The known unknown rights are those we either already know we need or that there is the start of a conversation around (e.g., live streaming is hardly new, yet we still lack a global licensing solution). The unknown unknown rights are all the new possibilities merging technologies may throw up. Here are two key examples:
1. Temporary rights: Much of the social world is defined by content that only exists for a limited time (e.g., Instagram Stories lasting for just 24 hours). It is reasonable to assume that much of the music content consumers will create in the future will also only be temporary, but revenue will still likely be generated against them. So, unless a rights framework exists, the creators (consumers in this context) would not be renumerated for their creation.

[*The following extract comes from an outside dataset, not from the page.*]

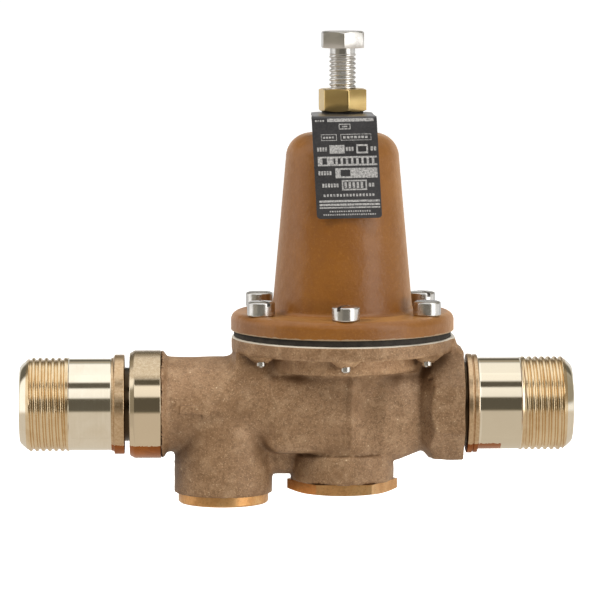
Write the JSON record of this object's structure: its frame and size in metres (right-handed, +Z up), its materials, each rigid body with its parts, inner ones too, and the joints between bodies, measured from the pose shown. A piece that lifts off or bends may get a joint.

2. Generative rights: Most of the rights conversation around generative AI has focused on the works that AI learns from being protected and remunerated. But that is only the input. There is also the output. Just like De La Soul, that spent years clearing samples to get onto streaming, still own the rights to their songs, the creators (and consumer creators) that use AI to generate music will have created a work that should have a right of its own. Years spent clearing source rights will not work. So, the generative AI right will likely need to incorporate some form of derivative rights to ensure money flows to the rightsholders. AI start-up Boomy somewhat cynically claims the rights to all works created by users on its platform but has, perhaps inadvertently, established the precedent for a generative creation right.
None of this will be easy. But little will be easy about what comes next. If you thought change was fast this last decade, wait for the next one.
As William Gibson’s quote goes: “The future is already here – It’s just not evenly distributed.”